━━━━━ Dataset section

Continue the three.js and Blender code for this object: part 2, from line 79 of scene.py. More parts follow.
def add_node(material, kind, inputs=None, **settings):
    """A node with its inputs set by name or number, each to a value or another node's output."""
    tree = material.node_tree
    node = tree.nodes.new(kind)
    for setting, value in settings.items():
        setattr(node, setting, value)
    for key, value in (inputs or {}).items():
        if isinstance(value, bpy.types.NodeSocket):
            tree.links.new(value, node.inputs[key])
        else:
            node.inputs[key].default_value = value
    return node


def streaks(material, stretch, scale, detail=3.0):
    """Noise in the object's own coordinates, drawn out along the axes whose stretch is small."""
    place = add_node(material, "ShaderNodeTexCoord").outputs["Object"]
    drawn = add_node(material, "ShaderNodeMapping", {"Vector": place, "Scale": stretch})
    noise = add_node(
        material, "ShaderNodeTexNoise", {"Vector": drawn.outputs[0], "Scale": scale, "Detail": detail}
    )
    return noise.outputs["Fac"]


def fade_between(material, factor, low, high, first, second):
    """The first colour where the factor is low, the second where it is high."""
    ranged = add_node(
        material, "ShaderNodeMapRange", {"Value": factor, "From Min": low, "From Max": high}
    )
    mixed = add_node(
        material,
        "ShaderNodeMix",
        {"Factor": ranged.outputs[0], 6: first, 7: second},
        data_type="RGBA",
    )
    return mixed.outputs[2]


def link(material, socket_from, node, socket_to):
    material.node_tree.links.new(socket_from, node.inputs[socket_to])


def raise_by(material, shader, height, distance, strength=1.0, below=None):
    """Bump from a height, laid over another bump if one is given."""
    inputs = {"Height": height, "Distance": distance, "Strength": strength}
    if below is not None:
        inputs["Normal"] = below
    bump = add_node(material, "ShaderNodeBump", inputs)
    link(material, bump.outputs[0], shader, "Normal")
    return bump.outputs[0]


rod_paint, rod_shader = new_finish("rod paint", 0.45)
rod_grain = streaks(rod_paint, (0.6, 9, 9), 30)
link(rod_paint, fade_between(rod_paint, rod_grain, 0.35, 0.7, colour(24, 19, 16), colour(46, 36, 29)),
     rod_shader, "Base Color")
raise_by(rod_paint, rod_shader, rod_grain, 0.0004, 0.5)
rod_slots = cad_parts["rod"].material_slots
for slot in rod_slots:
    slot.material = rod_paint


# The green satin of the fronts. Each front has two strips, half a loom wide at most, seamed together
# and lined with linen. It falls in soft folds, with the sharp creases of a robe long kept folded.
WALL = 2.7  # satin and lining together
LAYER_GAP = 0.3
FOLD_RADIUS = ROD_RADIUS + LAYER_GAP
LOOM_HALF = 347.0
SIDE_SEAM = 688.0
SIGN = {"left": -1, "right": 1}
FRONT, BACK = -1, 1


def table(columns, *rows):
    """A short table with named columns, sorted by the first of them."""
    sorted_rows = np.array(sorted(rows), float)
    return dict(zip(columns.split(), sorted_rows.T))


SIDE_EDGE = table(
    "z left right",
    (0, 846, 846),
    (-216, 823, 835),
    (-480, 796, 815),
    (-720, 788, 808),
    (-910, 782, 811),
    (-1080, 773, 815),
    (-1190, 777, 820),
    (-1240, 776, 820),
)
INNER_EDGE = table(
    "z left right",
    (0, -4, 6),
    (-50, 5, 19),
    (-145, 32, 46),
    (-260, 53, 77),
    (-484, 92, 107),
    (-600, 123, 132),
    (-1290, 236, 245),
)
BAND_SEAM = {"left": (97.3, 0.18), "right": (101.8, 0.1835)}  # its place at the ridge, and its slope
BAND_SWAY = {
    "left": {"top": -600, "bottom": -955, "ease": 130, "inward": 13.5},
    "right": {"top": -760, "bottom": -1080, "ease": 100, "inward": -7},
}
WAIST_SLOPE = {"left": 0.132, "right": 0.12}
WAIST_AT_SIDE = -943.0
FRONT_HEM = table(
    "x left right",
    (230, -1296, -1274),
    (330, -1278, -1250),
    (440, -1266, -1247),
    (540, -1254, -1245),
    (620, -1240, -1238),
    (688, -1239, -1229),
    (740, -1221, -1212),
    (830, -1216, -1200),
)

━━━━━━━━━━

*Stated problem*. Reproduce the material in full, with no word added or dropped.

*Answer below*.
Continue the three.js and Blender code for this object: part 2, from line 79 of scene.py. More parts follow.
def add_node(material, kind, inputs=None, **settings):
    """A node with its inputs set by name or number, each to a value or another node's output."""
    tree = material.node_tree
    node = tree.nodes.new(kind)
    for setting, value in settings.items():
        setattr(node, setting, value)
    for key, value in (inputs or {}).items():
        if isinstance(value, bpy.types.NodeSocket):
            tree.links.new(value, node.inputs[key])
        else:
            node.inputs[key].default_value = value
    return node


def streaks(material, stretch, scale, detail=3.0):
    """Noise in the object's own coordinates, drawn out along the axes whose stretch is small."""
    place = add_node(material, "ShaderNodeTexCoord").outputs["Object"]
    drawn = add_node(material, "ShaderNodeMapping", {"Vector": place, "Scale": stretch})
    noise = add_node(
        material, "ShaderNodeTexNoise", {"Vector": drawn.outputs[0], "Scale": scale, "Detail": detail}
    )
    return noise.outputs["Fac"]


def fade_between(material, factor, low, high, first, second):
    """The first colour where the factor is low, the second where it is high."""
    ranged = add_node(
        material, "ShaderNodeMapRange", {"Value": factor, "From Min": low, "From Max": high}
    )
    mixed = add_node(
        material,
        "ShaderNodeMix",
        {"Factor": ranged.outputs[0], 6: first, 7: second},
        data_type="RGBA",
    )
    return mixed.outputs[2]


def link(material, socket_from, node, socket_to):
    material.node_tree.links.new(socket_from, node.inputs[socket_to])


def raise_by(material, shader, height, distance, strength=1.0, below=None):
    """Bump from a height, laid over another bump if one is given."""
    inputs = {"Height": height, "Distance": distance, "Strength": strength}
    if below is not None:
        inputs["Normal"] = below
    bump = add_node(material, "ShaderNodeBump", inputs)
    link(material, bump.outputs[0], shader, "Normal")
    return bump.outputs[0]


rod_paint, rod_shader = new_finish("rod paint", 0.45)
rod_grain = streaks(rod_paint, (0.6, 9, 9), 30)
link(rod_paint, fade_between(rod_paint, rod_grain, 0.35, 0.7, colour(24, 19, 16), colour(46, 36, 29)),
     rod_shader, "Base Color")
raise_by(rod_paint, rod_shader, rod_grain, 0.0004, 0.5)
rod_slots = cad_parts["rod"].material_slots
for slot in rod_slots:
    slot.material = rod_paint


# The green satin of the fronts. Each front has two strips, half a loom wide at most, seamed together
# and lined with linen. It falls in soft folds, with the sharp creases of a robe long kept folded.
WALL = 2.7  # satin and lining together
LAYER_GAP = 0.3
FOLD_RADIUS = ROD_RADIUS + LAYER_GAP
LOOM_HALF = 347.0
SIDE_SEAM = 688.0
SIGN = {"left": -1, "right": 1}
FRONT, BACK = -1, 1


def table(columns, *rows):
    """A short table with named columns, sorted by the first of them."""
    sorted_rows = np.array(sorted(rows), float)
    return dict(zip(columns.split(), sorted_rows.T))


SIDE_EDGE = table(
    "z left right",
    (0, 846, 846),
    (-216, 823, 835),
    (-480, 796, 815),
    (-720, 788, 808),
    (-910, 782, 811),
    (-1080, 773, 815),
    (-1190, 777, 820),
    (-1240, 776, 820),
)
INNER_EDGE = table(
    "z left right",
    (0, -4, 6),
    (-50, 5, 19),
    (-145, 32, 46),
    (-260, 53, 77),
    (-484, 92, 107),
    (-600, 123, 132),
    (-1290, 236, 245),
)
BAND_SEAM = {"left": (97.3, 0.18), "right": (101.8, 0.1835)}  # its place at the ridge, and its slope
BAND_SWAY = {
    "left": {"top": -600, "bottom": -955, "ease": 130, "inward": 13.5},
    "right": {"top": -760, "bottom": -1080, "ease": 100, "inward": -7},
}
WAIST_SLOPE = {"left": 0.132, "right": 0.12}
WAIST_AT_SIDE = -943.0
FRONT_HEM = table(
    "x left right",
    (230, -1296, -1274),
    (330, -1278, -1250),
    (440, -1266, -1247),
    (540, -1254, -1245),
    (620, -1240, -1238),
    (688, -1239, -1229),
    (740, -1221, -1212),
    (830, -1216, -1200),
)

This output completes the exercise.